Looking under every stone, to Simms, has meant research. “He’s probably spent thousands of his own dollars,” says Bex Twemlow, the other key member of Future Dunedin (numerous others have left the ticket). Simms isn’t sure about how much money he’s spent, but estimates he’s dedicated at least 400 hours to the cause: visiting landfills at Winton in Southland and Kate Valley in North Canterbury to see how they operate, reading resource consent applications, writing long Facebook posts about the landfill and hosting an event last week to discuss the issue; Twemlow estimates that at least 250 people attended.
Simms says Dunedin doesn’t produce the volume of waste that would warrant a massive new landfill, and the city can instead truck its waste to other areas. Making the Smooth Hill landfill work would require the council to compete with commercial operators to receive industrial waste (for example from construction). As waste reduction measures continue, the landfill makes less sense, he says. “It’s a third of a billion dollars, and it could become redundant.”
The landfill, like all landfills, would damage the environment. Placing the landfill about five kilometres from the airport increases the risk of bird strike, if planes hit loitering seagulls. “The planes might be grounded, or people might have to shoot birds as part of the resource consent,” says Twemlow.

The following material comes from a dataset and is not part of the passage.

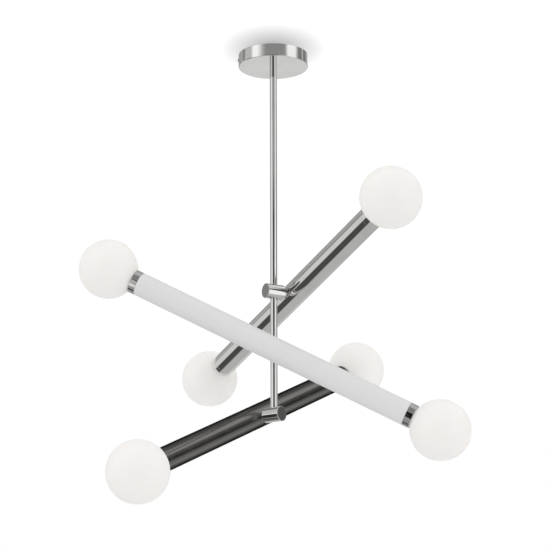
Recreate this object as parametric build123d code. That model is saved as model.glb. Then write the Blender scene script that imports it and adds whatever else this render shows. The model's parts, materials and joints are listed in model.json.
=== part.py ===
"""A three-arm ceiling chandelier: a round canopy, a slim rod and three turning, tilting globe arms.

Millimetres, +Z up. The origin is on the ceiling, at the middle of the canopy, and the lamp hangs down.
In an arm's own frame X runs along its barrel, away from the rod, and Y runs along its tube.
"""

import math
import os

from build123d import *

# Overall sizes
CANOPY_RADIUS = 60.0
CANOPY_HEIGHT = 22.0
ROD_RADIUS = 6.0
ROD_BORE_RADIUS = 4.5
ROD_SEAM_DROP = 329.0
FIRST_ARM_DROP = 421.0
ARM_SPACING = 104.5
ARM_OFFSET = 40.0
GLOBE_RADIUS = 50.0
GLOBE_SPACING = 620.0
TUBE_RADIUS = 20.0

# Arm name: turn about the rod and tilt about the barrel, in degrees, as the arms are set at rest
ARMS = {
    "upper": {"turn": 30.8, "tilt": -18.3},
    "middle": {"turn": 263.1, "tilt": -27.4},
    "lower": {"turn": 141.2, "tilt": -23.1},
}

# Fits
RUNNING_GAP = 0.05
FACE_GAP = 0.05

# Canopy and ceiling bracket
SHEET = 1.0
CANOPY_EDGE = 1.2
BRACKET_THICK = 2.0
BRACKET_WIDTH = 20.0
BRACKET_HALF_LENGTH = 57.6
TAB_DROP = 18.0
WING_LENGTH = 20.0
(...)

At local election events, Simms estimates that 80-90% of people support reopening public consultation on the landfill – although he acknowledges that there’s a degree of self-selection in the people who attend. Just the cost of interest on the loan to fund the landfill, as well as depreciation, would be better spent on other services, he says, like community housing. “On the back of an envelope, that’s about $7.5m a year, which could build 30 community houses.” Simms says that current councillors, who agreed to build the facility, don’t want to admit that they were wrong.
To other candidates, though, spending money on the landfill is about creating an asset, not a liability. “Dunedin keeps 100% of the revenue,” says Radich. It’s reason three of his five reasons why Smooth Hill is a good idea. He says a local landfill will also reduce transport costs and emissions, provide autonomy, offer back-up in case of a major disruption like an earthquake and create local jobs. The budgeted $94m – estimated costs are actually $80m – is a “completely appropriate amount of money to spend”, he says.

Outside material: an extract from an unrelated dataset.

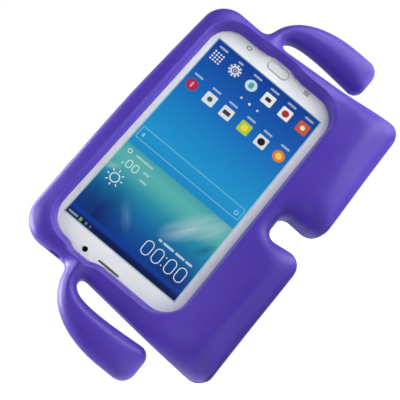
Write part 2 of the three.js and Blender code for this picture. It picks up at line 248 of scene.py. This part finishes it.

Radich objects to the council investing too much in “nice-to-haves”, like cycle lanes, which don’t provide any return on investment, but says that the landfill, which will be user pays, is a good investment. He disagrees with Simms’ assertion that most people and candidates want to reconsider the landfill. “It’s an easy thing to jump on if you’re looking at a budget for things you can cut,” but at most mayoral forums he’s been to (there are, after all, 15 others running for Radich’s position), most other candidates don’t support relitigating the landfill.
“No one wants a landfill in their backyard, so I do sympathise for people in the area,” says Lachlan Akers, a 25-year-old who wants to represent Dunedin’s young people on council. But landfill waste has to go somewhere. “Part of being a good kaitiaki to this area is not shipping the waste to other places.” Akers says he hasn’t heard from many people who are concerned about the landfill during his campaign. “It’s getting so much attention because of Future Dunedin,” he says. He doesn’t buy Simms’ suggestion that Dunedin doesn’t produce enough waste, either. “It’s not a bad thing that we have so much waste diversion [ie recycling and composting] – it means the asset will last a long time.”

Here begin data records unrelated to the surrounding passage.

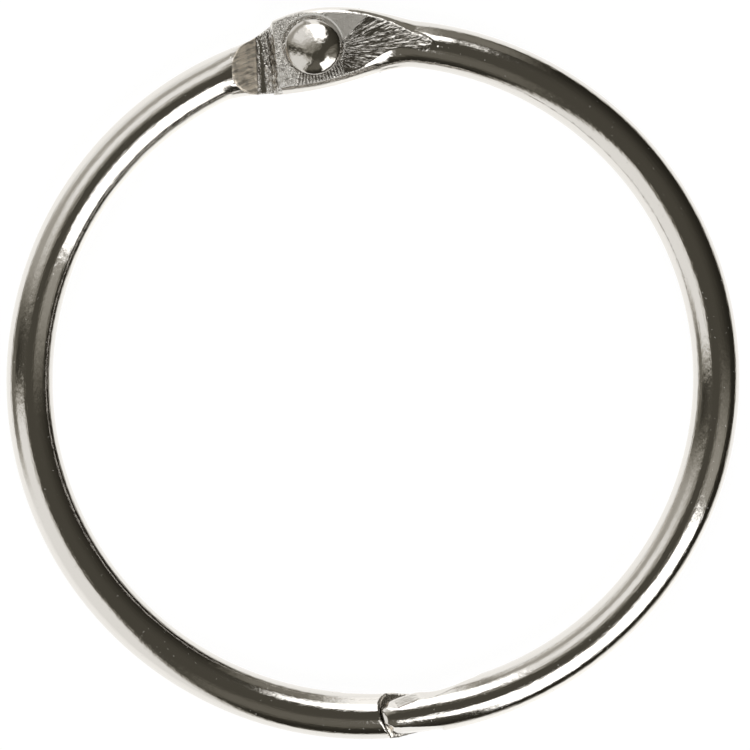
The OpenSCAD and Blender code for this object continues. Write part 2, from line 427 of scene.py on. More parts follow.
def dent(place, distance):
    """How far a point on the outer face is raised."""
    flat = Vector((place.x, place.y - PIVOT_Y))
    raised = 0.014 * wave(2.6, *place) + 0.008 * wave(6, *place)
    from_ring = (flat - RING_CENTRE).length
    raised -= RING_DEPTH * between(from_ring, RING_R, RING_R - RING_EDGE)
    lip = between(abs(from_ring - RING_R - 0.09), 0.1, 0.02)
    raised += RING_LIP * lip * between(flat.x + flat.y, -0.5, 1)
    fan = flat - FAN_AT
    turn, reach = math.atan2(fan.y, fan.x), fan.length
    fold = wave(1, turn * 9 + 0.5 * wave(0.9, *place), reach * 0.35, 3.3)
    return raised + FOLD * fold * between(distance, 2.6, 3.6) * between(distance, 9, 7)


# %% [markdown]
# The metal that the die squeezed out rolled over its long rims and left a bevel there. The rim is
# where the squared section meets the pressed face. That face tilts, so the meeting point is found
# in a few rounds, each from the height of the face at the last one.

# %% Bevels along the rims
BEVEL_SLOPE, FIND_ROUNDS = 0.42, 4


def rim_fall(place, distance, side):
    """How far the pressed face falls away at its two long rims."""
    offset = out_from_bend(place)
    half_width, power = section_at(distance, offset > 0, side)
    side_sign = 1 if offset > 0 else -1
    rim = 0.7 * half_width
    for _ in range(FIND_ROUNDS):
        share = min(1, ramp_at(distance, side_sign * rim) / WIRE_R) ** (2 / power)
        rim = half_width * (1 - share) ** (power / 2)
    away = rim - abs(offset)
    if offset > 0:
        width = 0.27 * between(distance, -0.6, 1.2) * between(distance, 11.4, 8.2)
    else:
        width = 0.46 * between(distance, 3.6, 6.4) * between(distance, 9, 6.6)
    fall = BEVEL_SLOPE * min(width, max(0, width - away))
    return fall * between(place.z, 0.35, 0.95)


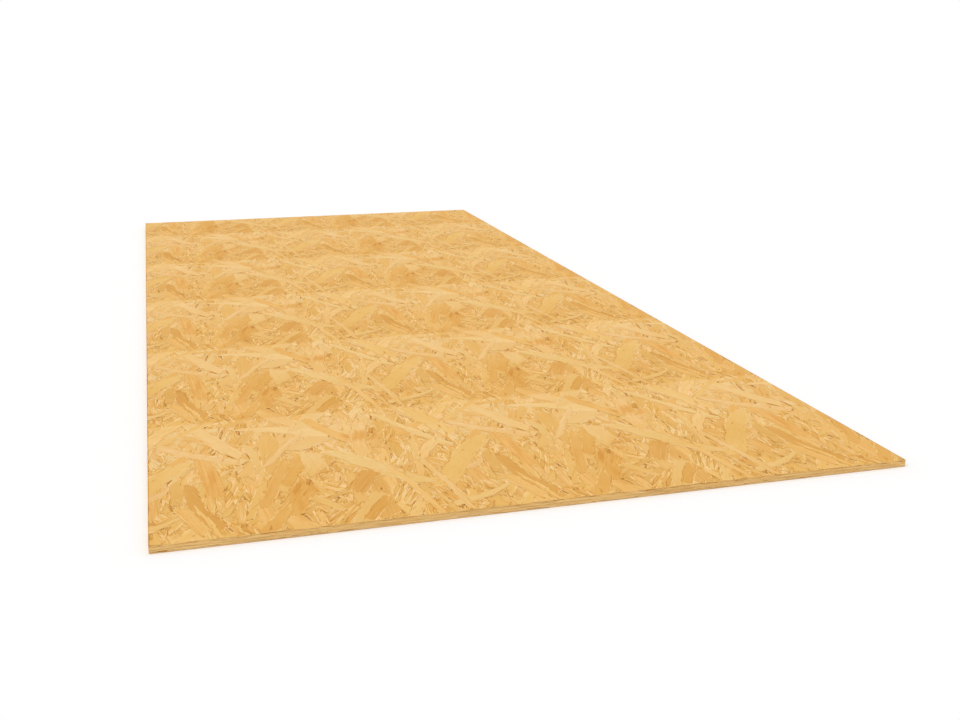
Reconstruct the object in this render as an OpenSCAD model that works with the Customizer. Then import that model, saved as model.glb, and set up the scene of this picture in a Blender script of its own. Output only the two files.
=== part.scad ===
/* [Board] */
// Width, across the run of the surface strands
board_width = 1196; // [300:1:1500]
// Length, along the run of the surface strands
board_length = 2800; // [300:1:3200]
// Thickness of the pressed board
board_thickness = 12; // [6:1:30]

/* [Sawn edges] */
// Width of the wear on each sawn arris
arris = 0.3; // [0.1:0.1:2]

/* [Hidden] */
strand_amber = [0.90, 0.71, 0.42];

// A rectangle centred on the origin, each corner cut off at 45 degrees
module clipped_rectangle(width, height, cut) {
    x = width / 2;
    y = height / 2;
    polygon([
        [x, y - cut], [x - cut, y],
        [cut - x, y], [-x, y - cut],
        [-x, cut - y], [cut - x, -y],
        [x - cut, -y], [x, cut - y],
    ]);
}

// One pressed board, flat on its underside. Its plan, its cross section and its long
// section are each a clipped rectangle, so all twelve arrises are worn alike.
module osb_board() {
    color(strand_amber)
        translate([0, 0, board_thickness / 2])
            intersection() {
                linear_extrude(board_thickness, center = true)
                    clipped_rectangle(board_width, board_length, arris);
                rotate([90, 0, 0])
                    linear_extrude(board_length, center = true)
                        clipped_rectangle(board_width, board_thickness, arris);
                rotate([90, 0, 90])
                    linear_extrude(board_width, center = true)
                        clipped_rectangle(board_length, board_thickness, arris);
            }
}

osb_board();
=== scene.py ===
import math

import bpy
import numpy as np
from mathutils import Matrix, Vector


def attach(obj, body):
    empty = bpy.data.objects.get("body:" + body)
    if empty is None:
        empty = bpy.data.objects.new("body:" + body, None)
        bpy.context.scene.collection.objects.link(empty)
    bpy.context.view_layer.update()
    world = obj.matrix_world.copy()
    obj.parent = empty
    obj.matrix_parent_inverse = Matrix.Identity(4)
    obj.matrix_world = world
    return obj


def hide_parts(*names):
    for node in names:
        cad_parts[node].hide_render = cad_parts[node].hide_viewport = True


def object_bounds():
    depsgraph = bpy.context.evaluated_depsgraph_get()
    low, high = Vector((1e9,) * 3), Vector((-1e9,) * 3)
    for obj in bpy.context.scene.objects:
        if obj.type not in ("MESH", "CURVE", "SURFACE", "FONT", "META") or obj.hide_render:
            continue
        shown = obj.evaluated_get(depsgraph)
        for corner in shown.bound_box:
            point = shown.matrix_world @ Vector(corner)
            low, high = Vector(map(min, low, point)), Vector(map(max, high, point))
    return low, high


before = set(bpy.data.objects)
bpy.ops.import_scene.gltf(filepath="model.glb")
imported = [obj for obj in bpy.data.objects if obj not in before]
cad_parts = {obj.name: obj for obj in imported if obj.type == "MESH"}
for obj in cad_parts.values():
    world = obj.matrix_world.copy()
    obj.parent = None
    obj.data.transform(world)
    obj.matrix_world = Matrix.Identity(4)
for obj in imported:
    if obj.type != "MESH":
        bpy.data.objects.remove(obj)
cadLow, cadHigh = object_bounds()
mm = 0.001

# Camera
view = {
    "place": (-0.5499, -2.8923, 0.6897),
    "turn": 15.81,  # degrees from +Y towards +X
    "drop": 16.19,  # degrees below level
    "lens": 42.74,
    "sensor": 36,
}


def setCamera():
    data = bpy.data.cameras.new("camera")
    data.lens = view["lens"]
    data.sensor_width = view["sensor"]
    data.clip_start, data.clip_end = 0.05, 200
    camera = bpy.data.objects.new("camera", data)
    camera.location = view["place"]
    camera.rotation_euler = (math.radians(90 - view["drop"]), 0, math.radians(-view["turn"]))
    bpy.context.scene.collection.objects.link(camera)
    bpy.context.scene.camera = camera


setCamera()
print("camera set")

# The six sides of the board. Each has its middle, two directions that run over it, the
# direction that it faces, and half its size both ways, in millimetres.
boardHalf = np.array([(cadHigh[i] - cadLow[i]) / 2 for i in range(3)]) / mm
boardMiddle = np.array([(cadHigh[i] + cadLow[i]) / 2 for i in range(3)]) / mm


def side(over, up):
    over, up = np.array(over, float), np.array(up, float)
    out = np.cross(over, up)
    return {
        "middle": boardMiddle + out * boardHalf,
        "over": over,
        "up": up,
        "out": out,
        "half": np.array([abs(over) @ boardHalf, abs(up) @ boardHalf]),
    }


sides = {
    "top": side((1, 0, 0), (0, 1, 0)),
    "under": side((-1, 0, 0), (0, 1, 0)),
    "longRight": side((0, 1, 0), (0, 0, 1)),
    "longLeft": side((0, -1, 0), (0, 0, 1)),
    "shortFar": side((-1, 0, 0), (0, 0, 1)),
    "shortNear": side((1, 0, 0), (0, 0, 1)),
}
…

Regardless of whether Dunedin’s next council chooses to relitigate the location of the landfill, the council needs to keep focusing on reducing waste – an area where most candidates actually agree. Radich says that Dunedin’s multi-bin system works well, and that organics collection means “there’s not much rotting waste going to landfill.”.
While Akers supports continuing with Smooth Hill, he says the council’s move away from private operators for bin collection has already made a big difference in North Dunedin’s student quarter: it’s not as common as it used to be to see streets covered with rubbish after a night of partying. “People are taking care of their own backyards.”
Simms says the council’s Green Island transfer station is working well to improve amounts of recycling. “Where we should be spending is to absolutely be minimising what goes into the landfill.”
If Dunedin’s next council chooses to reopen the question of the Smooth Hill landfill, there will be an opportunity cost: staff time and council time being used to make the decision again, at the expense of other things. Even if Simms and Twemlow are elected, there’s no guarantee the other new councillors will be supportive. “Taking five or six days of council time for $100m makes sense – this project is the biggest since the stadium, and there are numerous other projects which require funding,” Simms says. “I think there are enough councillors who are uneasy that if they see public support they will reach for a real opportunity to revisit the process for this decision.” Again, Radich disagrees. “There’s no point relitigating: consent has been achieved. It’s out of sight, out of mind, and a long way out of town,” he says.